France | France, Conseil d'État, 7ème - 2ème chambres réunies, 11 février 2025, 497777


Vu la procédure suivante :



Par une requête et un mémoire en réplique, enregistrés les 11 septembre et 10 décembre 2024 au secrétariat du contentieux du Conseil d'Etat, Mme A... B... demande au Conseil d'Etat :



1°) d'annuler pour excès de pouvoir les délibérations n°s 2024-177 du 25 juin 2024 et 2024-190 du 9 juillet 2024 de la Haute Autorité pour la transparence de la vie publique relatives à son projet de mobilité professionnelle visant à être recrutée par la société France Télévisions ;



2°) d'enjoindre à la Haute Autorité pour la transparence de la vie publique de formuler un avis de co...

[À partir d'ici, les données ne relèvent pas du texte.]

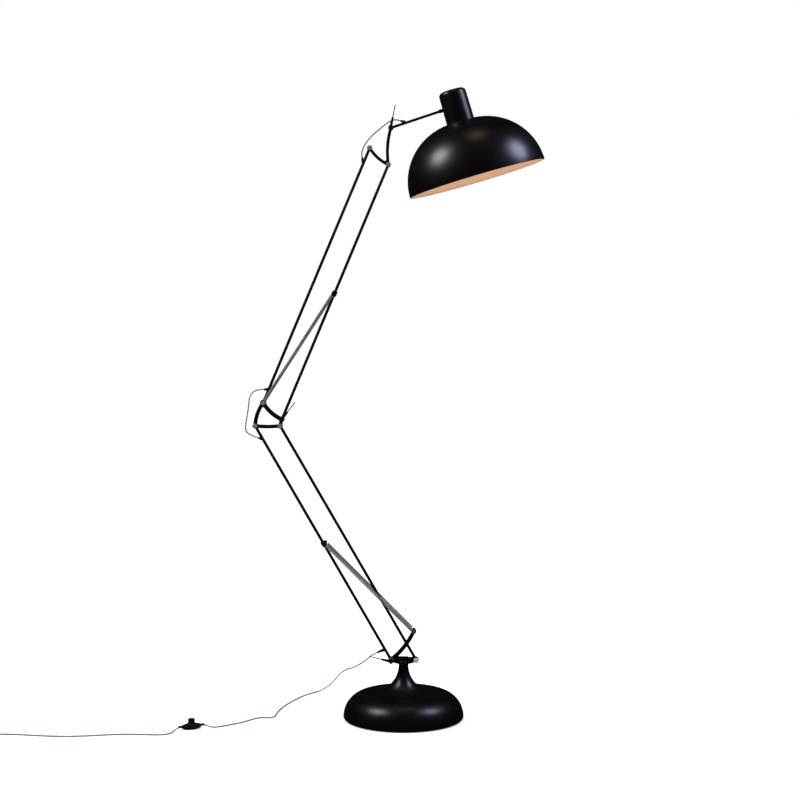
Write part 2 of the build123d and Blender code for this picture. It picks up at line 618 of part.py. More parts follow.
    shade = turned(
        *shade_side(0),
        *shade_side(SHADE_WALL),
        Line((NIPPLE_RADIUS, SHADE_HEIGHT - SHADE_WALL), (NIPPLE_RADIUS, SHADE_HEIGHT)),
        Line((SHADE_RADIUS - SHADE_WALL, 0), (SHADE_RADIUS, 0)),
    )
    rim = Torus(SHADE_RADIUS - RIM_BEAD, RIM_BEAD)
    save("shade", SHADE_FRAME * (shade + rim))


# ---------------------------------------------------------------- cords and what is on them
def mouth(start, lean, exit_facts):
    """Where a cord leaves a grommet, as a plain (x, y, z)."""
    place, angle, reach = exit_facts
    point = exit_line(along(start, lean, place), angle, reach)[1]
    return (point.X, point.Y, point.Z)


def cords():
    """The loops at the elbow and the head, the lead to the foot switch, and the lead beyond it."""
    cord(
        "elbow_cord_lower",
        [
            ELBOW_MIDDLE,
            (-473.0, 0, 884.0),
            (-475.0, 0, 863.0),
            (-461.5, 0, 848.7),
            mouth(YOKE_REAR, LOWER_LEAN, ELBOW_LOW_EXIT),
        ],
    )
    cord(
        "elbow_cord_upper",
        [
            ELBOW_MIDDLE,
            (-464.0, 0, 938.0),
            (-463.0, 0, 962.5),
            (-446.0, 0, 985.7),
            mouth(ELBOW_HIGH, UPPER_LEAN, ELBOW_HIGH_EXIT),
        ],
    )
    cord(
        "head_cord_lower",
        [
            mouth(ELBOW_HIGH, UPPER_LEAN, HEAD_LOW_EXIT),
            (-126.7, 0, 1696.3),
            (-117.0, 0, 1718.5),
            (-101.4, 0, 1741.0),
            HEAD_MIDDLE,
        ],
    )
    cord(
        "head_cord_upper",
        [
            HEAD_MIDDLE,
            (-66.0, 0, 1771.5),
            (-46.5, 0, 1787.0),
            (-26.0, 0, 1797.3),
            mouth(HEAD_PIVOT, ROD_LEAN, ROD_EXIT),
        ],
    )
    cord(
        "lead_from_arm",
        [
            mouth(YOKE_REAR, LOWER_LEAN, LEAD_EXIT),
            (-94.5, 0, 190.3),
            (-108.0, 34, 170.5),
            (-127.0, 82, 147.5),
            AIR_SPLIT,
        ],
    )
    cord(
        "lead_to_floor",
        [
            AIR_SPLIT,
            (-152.0, 145, 120.5),
            (-178.0, 212, 99.5),
            (-197.0, 270, 77.0),
            (-215.0, 318, 47.0),
            (-236.0, 343, 20.0),
            (-264.0, 341, FLOOR_CORD),
            FLOOR_SPLIT,
        ],
    )
    cord(
        "lead_to_switch",
        [
            FLOOR_SPLIT,
            (-295.0, 308, FLOOR_CORD),
            (-325.0, 256, FLOOR_CORD),
            (-349.0, 194, FLOOR_CORD),
            (-367.0, 140, FLOOR_CORD),
            (-379.0, 88, FLOOR_CORD),
            (-383.5, 46, FLOOR_CORD),
            (-385.5, 20, FLOOR_CORD),
            (-389.0, 3, FLOOR_CORD),
            (-402.0, -8, FLOOR_CORD),
            (-420.0, -3, FLOOR_CORD),
            (-438.0, -8.5, FLOOR_CORD),
            (-456.0, -31, FLOOR_CORD),
            (-480.0, -63, FLOOR_CORD),
            (-508.0, -86, FLOOR_CORD),
            (-534.0, -107.5, FLOOR_CORD),
            (-557.0, -119.5, FLOOR_CORD),
            (-573.0, -115.5, 5.5),
            (-587.5, -111.5, 9.0),
        ],
    )
    cord(
        "lead_past_switch",
        [
            (-653.5, -142.5, 9.0),
            (-662.5, -158, 6.0),
            (-670.0, -183, FLOOR_CORD),
            (-690.0, -203, FLOOR_CORD),
            (-722.0, -203.5, FLOOR_CORD),
            (-775.0, -196, FLOOR_CORD),
            (-835.0, -199, FLOOR_CORD),
            (-900.0, -214, FLOOR_CORD),
            (-966.0, -222, FLOOR_CORD),
            (-1032.0, -216, FLOOR_CORD),
            (-1094.0, -203, FLOOR_CORD),
            (-1150.0, -195, FLOOR_CORD),
            (-1200.0, -196.5, FLOOR_CORD),
        ],
    )


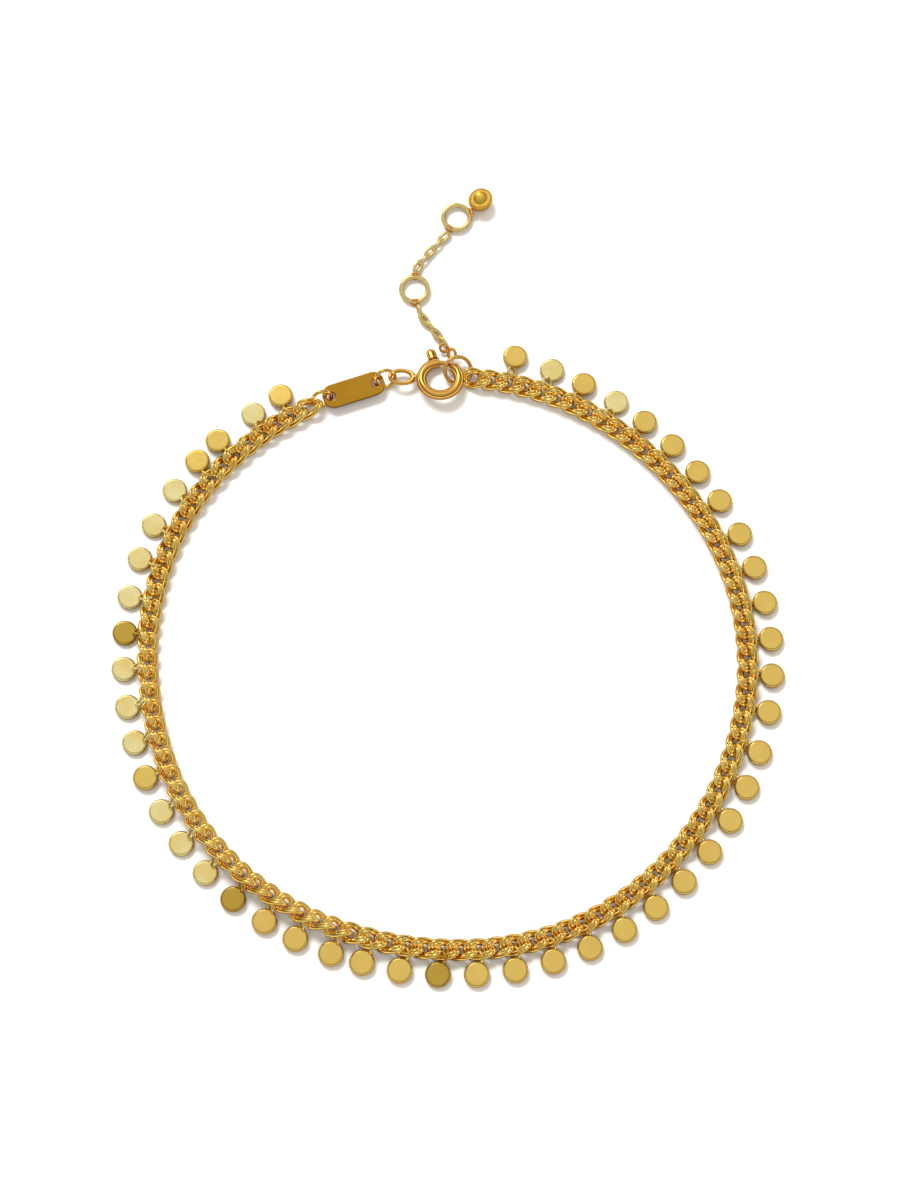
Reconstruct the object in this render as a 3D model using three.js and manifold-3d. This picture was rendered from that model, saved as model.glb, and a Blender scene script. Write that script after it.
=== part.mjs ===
// A charm anklet lying flat: a curb chain with round disc charms on every second link, a bare tag
// plate, a spring ring clasp, and an extender with two sizing rings and a ball.
// Millimetres, +Z up. While it is built, the chain loop's centre is the origin and z = 0 is the
// surface that it lies on; at the end the whole is moved so that its box stands on the origin.

import * as THREE from "three";
import { mergeVertices } from "three/addons/utils/BufferGeometryUtils.js";
import Module from "manifold-3d";

const wasm = await Module();
wasm.setup();

// ---- Driving dimensions ----

// The loop seen from above: a circle with a few low bulges. Bearings are degrees from +X.
const loop = { radius: 36.7, firstBearing: 85.8, lastBearing: -243.4 };
const bulges = [
  { lobes: 2, height: 0.33, bearing: -30 },
  { lobes: 4, height: 0.1, bearing: 45 },
  { lobes: 5, height: 0.14, bearing: 6 },
];

// The tube holds the links' bodies. Its ends stop short of the end links' tips.
const chain = { links: 98, width: 2.2, thickness: 1.8, corner: 0.5, endInset: 0.6, steps: 78 };

// reach: from the chain's centreline to the disc's centre. tilt: how far a charm lying face up
// leans outwards, because its loop is under its inner edge.
const charm = {
  count: 48, firstLink: 3, radius: 1.55, thickness: 0.8, sides: 16, reach: 3, tilt: 7,
};
const charmLoop = { radius: 0.5, wire: 0.36, sunk: 0.08 };

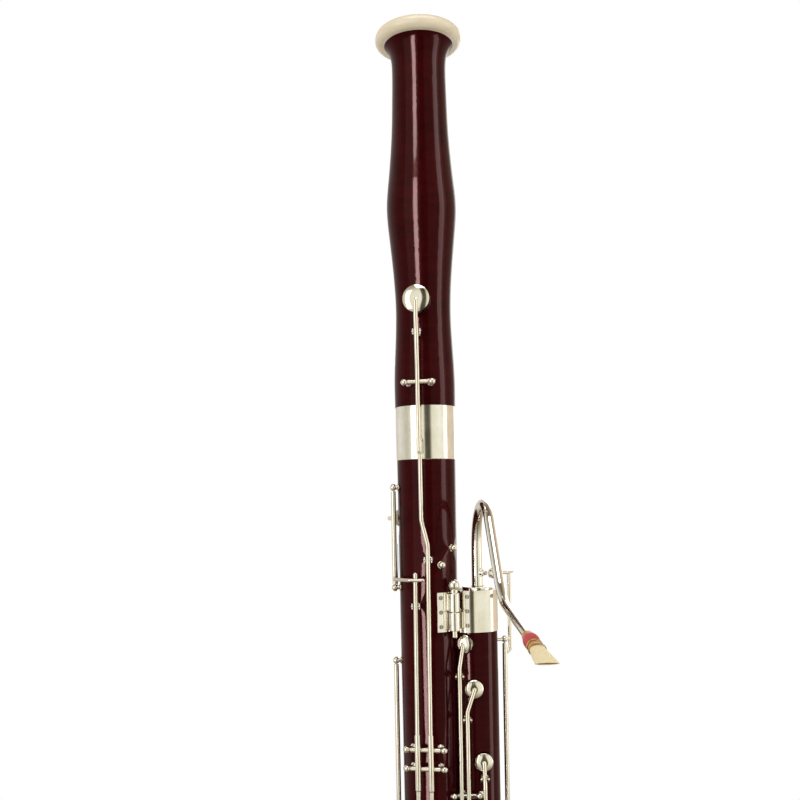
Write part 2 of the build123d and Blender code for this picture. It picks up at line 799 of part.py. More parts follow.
def make_receiver():
    """The metal socket for the bocal: a liner with a collar on top of the wing joint."""
    bore = 6.15
    collar_r = 12.0
    with BuildPart() as receiver:
        with BuildSketch(Plane(origin=(*WING_AXIS, RECEIVER_FOOT))):
            Circle(RECEIVER_R)
        extrude(amount=WING_TOP - RECEIVER_FOOT)
        with BuildSketch(Plane(origin=(*WING_AXIS, WING_TOP))):
            Circle(collar_r)
        extrude(amount=2.0)
        fillet(receiver.edges().group_by(Axis.Z)[-1], 0.7)
        with BuildSketch(Plane(origin=(*WING_AXIS, RECEIVER_FOOT))):
            Circle(bore)
        extrude(amount=WING_TOP - RECEIVER_FOOT + 2.0, mode=Mode.SUBTRACT)
    return receiver.part


def wing_stands():
    """Where the ball posts of the wing joint's hinges stand; the flick keys share one pin."""
    shared = [
        (FLICK_PAIR.ball(-1), WING_LOBE, LOBE_R),
        (FLICK_PAIR.ball(1), WING_AXIS, WING_R),
    ]
    others = []
    for name in ("high_a_key", "thumb_c_sharp_key", "whisper_key"):
        for side in (-1, 1):
            others.append((HINGES[name].ball(side), WING_AXIS, WING_R))
    return shared + others


def make_high_d_key():
    """The longest flick key: its lever runs in the valley between the joints."""
    hinge = HINGES["high_d_key"]
    cup = CUPS["high_d_key"]
    over = hinge.out + RIDE
    lever = rod(
        [
            spot(WING_THUMB, -16.6, 694.0, 22.4),
            spot(WING_THUMB, -16.6, 728.0, over),
            spot(WING_THUMB, -16.6, 836.0, over),
            cup.crown(),
        ],
        bend=8.0,
    )
    plate = touch(lane(WING_THUMB, -16.8, 690.0, 21.8), 7.5, 15.0)
    return make_key(hinge, [lever], cup, [plate])


def make_high_c_key():
    """The middle flick key."""
    hinge = HINGES["high_c_key"]
    cup = CUPS["high_c_key"]
    over = hinge.out + RIDE
    lever = rod(
        [
            spot(WING_THUMB, -8.2, 688.0, 22.6),
            spot(WING_THUMB, -11.2, 713.0, over),
            spot(WING_THUMB, -11.2, 803.0, over),
            cup.crown(),
        ],
        bend=8.0,
    )
    plate = touch(lane(WING_THUMB, -8.2, 684.0, 21.8), 8.0, 15.0)
    return make_key(hinge, [lever], cup, [plate])


def make_high_a_key():
    """The lowest flick key, straight down the thumb side."""
    hinge = HINGES["high_a_key"]
    cup = CUPS["high_a_key"]
    over = hinge.out + RIDE
    lever = rod(
        [
            spot(WING_THUMB, 1.2, 660.0, 22.4),
            spot(WING_THUMB, 1.2, 690.0, over),
            spot(WING_THUMB, 1.2, 746.0, over),
            cup.crown(),
        ],
        bend=12.0,
    )
    plate = touch(lane(WING_THUMB, 1.4, 658.0, 21.8), 9.0, 15.0)
    return make_key(hinge, [lever], cup, [plate])


def make_thumb_c_sharp_key():
    """A short rocker: touch above the hinge, pad below it."""
    hinge = HINGES["thumb_c_sharp_key"]
    cup = CUPS["thumb_c_sharp_key"]
    over = hinge.out + RIDE
    lever = rod(
        [
            spot(WING_THUMB, 2.0, 634.0, 22.6),
            spot(WING_THUMB, 2.0, 612.0, over),
            spot(WING_THUMB, 2.0, 586.0, over - 0.4),
            cup.crown(),
        ],
        bend=6.0,
    )
    plate = touch(lane(WING_THUMB, 2.0, 638.0, 21.8), 10.0, 18.0)
    return make_key(hinge, [lever], cup, [plate])


# ---------------------------------------------------------------- bocal, reed and whisper key
PIP_BEARING = 56.0
PIP_Z = 906.4
PIP_TIP = 8.6
WHISPER_GAP = 3.0
WHISPER_CUP_R = 4.0
BOCAL_BEARING = 4.5
BOCAL_FOOT = 869.0
BOCAL_R_FOOT = 4.6
BOCAL_R_TIP = 2.6
BOCAL_WALL = 0.6
BOCAL_ROUTE = ((0.0, BOCAL_FOOT), (0.0, 1019.3), (103.6, 896.0), (191.0, 882.5))
BOCAL_BENDS = [34.0, 45.0]
REED_LENGTH = 50.0
REED_OVERLAP = 9.0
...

Vu la procédure suivante :

Par une requête et un mémoire en réplique, enregistrés les 11 septembre et 10 décembre 2024 au secrétariat du contentieux du Conseil d'Etat, Mme A... B... demande au Conseil d'Etat :

1°) d'annuler pour excès de pouvoir les délibérations n°s 2024-177 du 25 juin 2024 et 2024-190 du 9 juillet 2024 de la Haute Autorité pour la transparence de la vie publique relatives à son projet de mobilité professionnelle visant à être recrutée par la société France Télévisions ;

2°) d'enjoindre à la Haute Autorité pour la transparence de la vie publique de formuler un avis de compatibilité sur son projet de mobilité professionnelle, le cas échéant avec réserve, ou, à titre subsidiaire, de réexaminer sa situation ;

3°) de mettre à la charge de la Haute Autorité pour la transparence de la vie publique la somme de 3 500 euros au titre de l'article L. 761-1 du code de justice administrative.

Vu les autres pièces du dossier ;

Vu :

- le code général de la fonction publique ;

- le code pénal ;

- la loi n° 86-1067 du 30 septembre 1986 ;

- le décret n° 2009-796 du 23 juin 2009 ;

- le décret n° 2020-69 du 30 janvier 2020 ;

- le code de justice administrative ;

Après avoir entendu en séance publique :

- le rapport de Mme Camille Goyet, maîtresse des requêtes en service extraordinaire,

- les conclusions de M. Marc Pichon de Vendeuil, rapporteur public ;

Vu la note en délibéré, enregistrée le 23 janvier 2025, présentée par Mme B... ;

Considérant ce qui suit :

1. Il ressort des pièces du dossier que Mme B..., professeure agrégée affectée au rectorat de l'académie de Paris, a notamment exercé, du 30 mai 2022 au 20 juillet 2023, les fonctions de conseillère au sein du cabinet du ministre de l'éducation nationale et de la jeunesse. Elle a informé celui-ci de son projet de mobilité professionnelle tendant à être recrutée par la société France Télévisions pour y exercer les fonctions de directrice de la stratégie et du développement de l'éducation aux médias et à l'information. Le ministre a saisi pour avis, sur le fondement de l'article L. 124-5 du code général de la fonction publique, la Haute Autorité pour la transparence de la vie publique de ce projet. Par une délibération du 25 juin 2024, la Haute Autorité a émis un avis d'incompatibilité entre les fonctions envisagées par Mme B... et la fonction qu'elle avait exercée précédemment au sein du cabinet du ministre de l'éducation nationale et de la jeunesse. Mme B... demande l'annulation pour excès de pouvoir de cette délibération ainsi que de celle du 9 juillet 2024 rejetant son recours gracieux.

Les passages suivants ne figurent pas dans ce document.